• Goal:
Copy out precisely the lines beginning at the line that contains "const rivets = new THREE.Group();" and ending at the line that contains "way = Vector(end) - start", including both.

Dataset excerpt start

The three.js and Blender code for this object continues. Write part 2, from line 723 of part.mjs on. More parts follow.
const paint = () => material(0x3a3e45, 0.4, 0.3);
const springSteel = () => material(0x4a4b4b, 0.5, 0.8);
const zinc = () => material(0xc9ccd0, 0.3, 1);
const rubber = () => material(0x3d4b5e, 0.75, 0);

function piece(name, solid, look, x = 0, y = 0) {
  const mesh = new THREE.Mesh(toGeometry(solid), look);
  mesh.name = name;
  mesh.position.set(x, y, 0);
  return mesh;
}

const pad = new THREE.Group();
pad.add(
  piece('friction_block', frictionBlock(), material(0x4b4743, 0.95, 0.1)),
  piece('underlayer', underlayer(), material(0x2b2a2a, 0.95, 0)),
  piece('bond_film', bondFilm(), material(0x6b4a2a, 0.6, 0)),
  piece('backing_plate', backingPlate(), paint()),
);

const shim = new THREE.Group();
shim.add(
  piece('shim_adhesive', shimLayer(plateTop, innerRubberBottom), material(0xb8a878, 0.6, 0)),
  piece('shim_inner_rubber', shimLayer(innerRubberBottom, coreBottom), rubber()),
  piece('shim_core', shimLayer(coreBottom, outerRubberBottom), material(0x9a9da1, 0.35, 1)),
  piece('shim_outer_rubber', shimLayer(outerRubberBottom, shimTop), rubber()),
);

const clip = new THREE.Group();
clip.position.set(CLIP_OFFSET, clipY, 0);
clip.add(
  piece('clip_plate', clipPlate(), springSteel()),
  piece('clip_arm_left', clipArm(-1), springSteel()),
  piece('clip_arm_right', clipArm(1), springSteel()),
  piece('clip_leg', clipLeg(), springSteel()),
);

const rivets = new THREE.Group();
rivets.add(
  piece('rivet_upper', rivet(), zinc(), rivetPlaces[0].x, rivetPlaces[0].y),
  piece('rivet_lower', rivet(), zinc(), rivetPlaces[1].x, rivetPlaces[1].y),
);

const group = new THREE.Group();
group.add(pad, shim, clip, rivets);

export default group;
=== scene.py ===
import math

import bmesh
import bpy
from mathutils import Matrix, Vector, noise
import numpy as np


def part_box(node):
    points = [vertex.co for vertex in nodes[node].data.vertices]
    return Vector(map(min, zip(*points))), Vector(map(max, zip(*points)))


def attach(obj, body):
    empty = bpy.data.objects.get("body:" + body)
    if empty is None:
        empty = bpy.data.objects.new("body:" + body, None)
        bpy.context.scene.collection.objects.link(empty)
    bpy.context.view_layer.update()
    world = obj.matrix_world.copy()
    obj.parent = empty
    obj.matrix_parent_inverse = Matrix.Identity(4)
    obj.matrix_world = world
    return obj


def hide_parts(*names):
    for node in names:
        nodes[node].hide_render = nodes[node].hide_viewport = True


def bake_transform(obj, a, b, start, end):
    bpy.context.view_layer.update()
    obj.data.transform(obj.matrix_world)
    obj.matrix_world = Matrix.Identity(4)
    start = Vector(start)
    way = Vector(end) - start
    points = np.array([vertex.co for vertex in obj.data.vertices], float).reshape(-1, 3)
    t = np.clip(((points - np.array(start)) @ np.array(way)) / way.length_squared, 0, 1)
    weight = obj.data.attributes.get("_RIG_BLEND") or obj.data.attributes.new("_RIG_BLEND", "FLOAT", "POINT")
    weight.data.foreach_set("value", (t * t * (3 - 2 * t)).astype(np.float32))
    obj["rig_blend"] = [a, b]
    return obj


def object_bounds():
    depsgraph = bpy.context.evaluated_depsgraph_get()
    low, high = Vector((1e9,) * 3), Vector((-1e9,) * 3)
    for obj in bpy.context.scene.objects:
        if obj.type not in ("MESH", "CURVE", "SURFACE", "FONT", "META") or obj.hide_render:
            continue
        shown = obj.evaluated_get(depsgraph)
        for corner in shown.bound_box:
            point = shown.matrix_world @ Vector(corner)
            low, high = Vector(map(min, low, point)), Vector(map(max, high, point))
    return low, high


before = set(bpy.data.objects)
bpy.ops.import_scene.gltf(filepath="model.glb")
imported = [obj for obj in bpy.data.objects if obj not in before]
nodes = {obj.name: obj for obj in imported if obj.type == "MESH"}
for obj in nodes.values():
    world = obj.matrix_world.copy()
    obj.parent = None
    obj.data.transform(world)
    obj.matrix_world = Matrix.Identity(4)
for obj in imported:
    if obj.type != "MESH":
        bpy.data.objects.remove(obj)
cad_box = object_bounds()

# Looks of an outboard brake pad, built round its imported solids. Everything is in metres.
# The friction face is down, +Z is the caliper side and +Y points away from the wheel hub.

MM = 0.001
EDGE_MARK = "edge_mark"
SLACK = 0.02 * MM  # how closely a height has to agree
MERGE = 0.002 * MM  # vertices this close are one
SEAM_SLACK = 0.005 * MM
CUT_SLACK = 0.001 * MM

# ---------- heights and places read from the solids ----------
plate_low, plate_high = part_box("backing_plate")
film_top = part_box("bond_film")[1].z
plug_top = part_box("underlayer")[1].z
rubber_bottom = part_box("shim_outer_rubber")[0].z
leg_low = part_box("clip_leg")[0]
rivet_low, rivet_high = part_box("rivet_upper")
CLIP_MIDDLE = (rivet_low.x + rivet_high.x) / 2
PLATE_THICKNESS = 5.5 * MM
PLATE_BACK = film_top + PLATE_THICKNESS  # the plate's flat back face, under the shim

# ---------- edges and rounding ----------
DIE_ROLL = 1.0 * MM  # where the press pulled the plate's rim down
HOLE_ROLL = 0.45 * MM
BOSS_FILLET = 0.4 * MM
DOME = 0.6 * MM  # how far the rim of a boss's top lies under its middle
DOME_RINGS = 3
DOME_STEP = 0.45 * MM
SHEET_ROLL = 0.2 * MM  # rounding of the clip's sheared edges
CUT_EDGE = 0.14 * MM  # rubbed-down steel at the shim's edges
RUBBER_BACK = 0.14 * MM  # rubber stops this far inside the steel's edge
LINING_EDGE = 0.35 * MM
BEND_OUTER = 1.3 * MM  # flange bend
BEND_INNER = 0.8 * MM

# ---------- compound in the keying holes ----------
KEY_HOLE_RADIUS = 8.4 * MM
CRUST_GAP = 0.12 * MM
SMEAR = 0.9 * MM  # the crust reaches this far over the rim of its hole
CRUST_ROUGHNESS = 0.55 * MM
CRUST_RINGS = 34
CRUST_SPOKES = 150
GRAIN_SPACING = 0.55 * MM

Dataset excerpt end

• Answer in full:
const rivets = new THREE.Group();
rivets.add(
  piece('rivet_upper', rivet(), zinc(), rivetPlaces[0].x, rivetPlaces[0].y),
  piece('rivet_lower', rivet(), zinc(), rivetPlaces[1].x, rivetPlaces[1].y),
);

const group = new THREE.Group();
group.add(pad, shim, clip, rivets);

export default group;
=== scene.py ===
import math

import bmesh
import bpy
from mathutils import Matrix, Vector, noise
import numpy as np


def part_box(node):
    points = [vertex.co for vertex in nodes[node].data.vertices]
    return Vector(map(min, zip(*points))), Vector(map(max, zip(*points)))


def attach(obj, body):
    empty = bpy.data.objects.get("body:" + body)
    if empty is None:
        empty = bpy.data.objects.new("body:" + body, None)
        bpy.context.scene.collection.objects.link(empty)
    bpy.context.view_layer.update()
    world = obj.matrix_world.copy()
    obj.parent = empty
    obj.matrix_parent_inverse = Matrix.Identity(4)
    obj.matrix_world = world
    return obj


def hide_parts(*names):
    for node in names:
        nodes[node].hide_render = nodes[node].hide_viewport = True


def bake_transform(obj, a, b, start, end):
    bpy.context.view_layer.update()
    obj.data.transform(obj.matrix_world)
    obj.matrix_world = Matrix.Identity(4)
    start = Vector(start)
    way = Vector(end) - start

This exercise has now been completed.